When we tried to go back to the doctor who had done the surgery, she wouldn’t see us because we owed some money from the last kid she delivered. Something had happened with our insurance where the policy changed 17 days before he was born, and we owed money that we weren’t expecting to owe. My wife had already quit her job (she took 11 months off with him) so we couldn’t pay her. I understand that she was running a business, but considering that she was the one that made a mistake, and now we have a whole new person because of it she could have taken the time to at least talk to us. A lot of the “lawyers” that I worked with thought that we should sue her (everyone that you work with is a lawyer or doctor depending on what advice they think you need at the time). I actually really considered looking into suing. Mostly because I didn’t know how we were ever going to manage taking care of another baby. Day care is pretty expensive. After not much thought though, I decided to drop the whole idea because my mother always told me that suing people is a sin. I don’t know if that’s true, but it just didn’t feel right and probably would have been a lot of work to get done. Plus, I didn’t want my new daughter to ever think that we won money because we didn’t want her.
That’s something that I try to make clear anytime I tell this to anyone. We did not expect her, and we did not in any way plan for her, but we absolutely wanted her. She is a joy. She’s one of the funniest most intelligent people that I have ever met. She makes me laugh every single day. We would probably never know that we were missing anything if we didn’t have her, but we would be missing something, something good.

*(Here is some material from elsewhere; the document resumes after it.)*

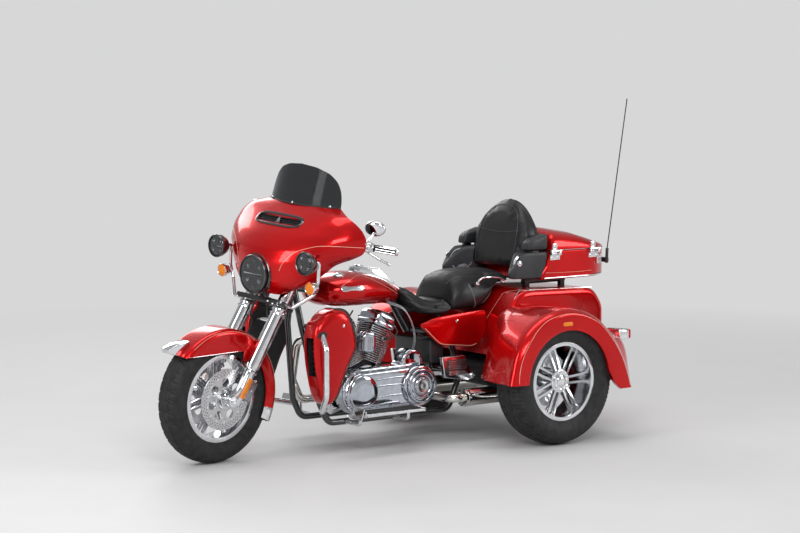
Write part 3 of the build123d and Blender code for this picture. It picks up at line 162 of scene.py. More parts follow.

We spent most of 2014 stretching our finances and living with as little as we possibly could preparing for our new child (we could have lived with less, but we didn’t know that). We knew that we were going to need more room so I contacted a realtor. My wife had always wanted to own a home, but I was resistant because I didn’t want to admit that I was going to live here forever. We found a home about 3 months before she was born, but we didn’t move in until 2 months after she was born (maybe someday I’ll write about the joys of trying to buy a house, maybe tomorrow, who knows?). We moved in 4 days before my 34th birthday. So, I guess the big thing that I was going to do during that year wasn’t writing, but instead, laying down roots and building my family. It was pretty ridiculous of me to bring up Jesus when I never even asked for HIs help, but looking back on the whole thing it’s pretty clear that He was giving it to us any way. It’s taken 36 years, but Mineral Wells has actually kind of grown on me, only kind of though. I went a little over my word count this time.